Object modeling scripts

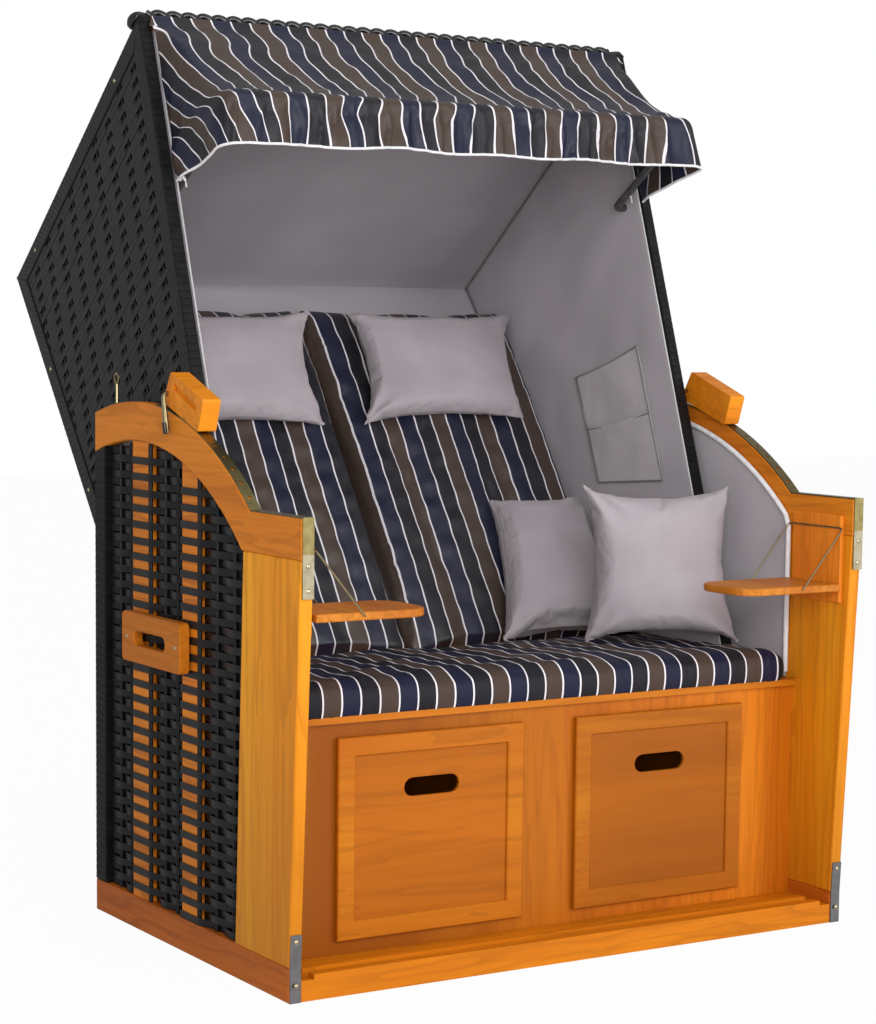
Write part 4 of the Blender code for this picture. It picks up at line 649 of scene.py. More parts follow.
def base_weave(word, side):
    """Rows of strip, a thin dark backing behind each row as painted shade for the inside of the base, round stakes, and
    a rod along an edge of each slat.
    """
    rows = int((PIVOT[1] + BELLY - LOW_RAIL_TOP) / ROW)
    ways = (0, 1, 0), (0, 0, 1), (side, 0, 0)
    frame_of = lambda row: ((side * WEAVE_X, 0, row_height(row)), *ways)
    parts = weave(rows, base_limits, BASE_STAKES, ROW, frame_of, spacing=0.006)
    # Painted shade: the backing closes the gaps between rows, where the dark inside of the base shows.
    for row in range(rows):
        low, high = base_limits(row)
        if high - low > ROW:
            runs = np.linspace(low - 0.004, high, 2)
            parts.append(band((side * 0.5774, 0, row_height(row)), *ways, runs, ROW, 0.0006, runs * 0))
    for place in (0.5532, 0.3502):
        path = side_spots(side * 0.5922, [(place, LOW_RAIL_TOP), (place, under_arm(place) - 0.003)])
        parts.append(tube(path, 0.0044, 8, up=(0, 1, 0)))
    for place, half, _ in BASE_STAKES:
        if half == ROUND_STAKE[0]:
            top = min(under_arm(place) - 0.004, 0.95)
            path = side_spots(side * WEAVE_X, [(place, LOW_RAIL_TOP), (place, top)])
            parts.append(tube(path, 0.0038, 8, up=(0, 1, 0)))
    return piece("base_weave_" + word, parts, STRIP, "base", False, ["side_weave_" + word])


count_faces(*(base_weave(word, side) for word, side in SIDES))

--

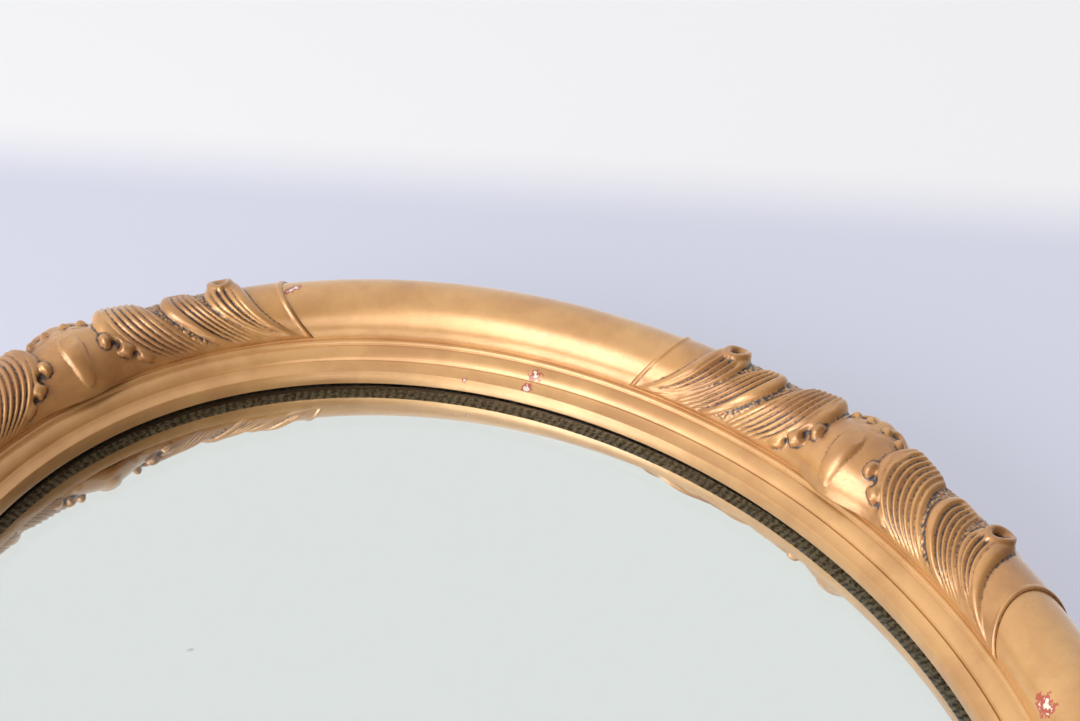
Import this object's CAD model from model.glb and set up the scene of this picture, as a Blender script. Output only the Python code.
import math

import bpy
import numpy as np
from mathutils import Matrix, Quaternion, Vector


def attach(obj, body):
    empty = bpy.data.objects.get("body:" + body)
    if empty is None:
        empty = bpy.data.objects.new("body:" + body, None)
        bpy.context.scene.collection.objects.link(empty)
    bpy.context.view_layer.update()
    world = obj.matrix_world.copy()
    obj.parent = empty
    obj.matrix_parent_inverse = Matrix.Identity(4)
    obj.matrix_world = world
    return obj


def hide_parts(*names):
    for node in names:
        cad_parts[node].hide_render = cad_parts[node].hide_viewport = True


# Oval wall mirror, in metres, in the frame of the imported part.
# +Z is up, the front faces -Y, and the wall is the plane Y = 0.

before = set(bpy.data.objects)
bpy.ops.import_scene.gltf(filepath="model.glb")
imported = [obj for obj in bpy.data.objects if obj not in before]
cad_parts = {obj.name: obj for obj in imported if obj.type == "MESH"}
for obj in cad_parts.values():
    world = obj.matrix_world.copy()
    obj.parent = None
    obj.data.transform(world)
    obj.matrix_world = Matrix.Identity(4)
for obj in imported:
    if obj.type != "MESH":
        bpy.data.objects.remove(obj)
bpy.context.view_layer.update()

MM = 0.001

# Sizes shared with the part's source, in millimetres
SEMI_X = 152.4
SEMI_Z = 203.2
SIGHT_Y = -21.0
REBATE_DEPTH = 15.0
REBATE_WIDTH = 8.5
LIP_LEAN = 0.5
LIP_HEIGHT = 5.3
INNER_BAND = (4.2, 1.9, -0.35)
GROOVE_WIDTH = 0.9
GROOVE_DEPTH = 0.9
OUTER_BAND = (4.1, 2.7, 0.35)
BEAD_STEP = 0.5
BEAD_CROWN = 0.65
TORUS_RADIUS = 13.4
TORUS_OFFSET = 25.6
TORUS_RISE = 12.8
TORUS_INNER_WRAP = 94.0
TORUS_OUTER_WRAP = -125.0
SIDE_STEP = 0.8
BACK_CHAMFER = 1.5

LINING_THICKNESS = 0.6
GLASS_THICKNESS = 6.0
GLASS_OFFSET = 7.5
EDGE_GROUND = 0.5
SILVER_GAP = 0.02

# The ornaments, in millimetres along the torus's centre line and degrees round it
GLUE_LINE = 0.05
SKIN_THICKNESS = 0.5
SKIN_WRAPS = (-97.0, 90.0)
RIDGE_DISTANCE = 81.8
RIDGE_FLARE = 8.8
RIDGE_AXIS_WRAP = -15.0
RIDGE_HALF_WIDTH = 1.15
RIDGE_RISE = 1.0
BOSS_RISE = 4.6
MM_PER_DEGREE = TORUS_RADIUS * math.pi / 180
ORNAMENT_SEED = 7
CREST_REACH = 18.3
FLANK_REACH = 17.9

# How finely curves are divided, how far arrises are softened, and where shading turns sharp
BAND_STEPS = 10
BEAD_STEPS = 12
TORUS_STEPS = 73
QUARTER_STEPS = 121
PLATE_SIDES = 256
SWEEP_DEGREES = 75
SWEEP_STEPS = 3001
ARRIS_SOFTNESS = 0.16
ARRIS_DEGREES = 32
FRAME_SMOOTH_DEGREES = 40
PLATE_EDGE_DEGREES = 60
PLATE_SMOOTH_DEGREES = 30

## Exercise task
In the records above, locate each line with the word "type". Copy all such lines.

## Written solution
cad_parts = {obj.name: obj for obj in imported if obj.type == "MESH"}
    if obj.type != "MESH":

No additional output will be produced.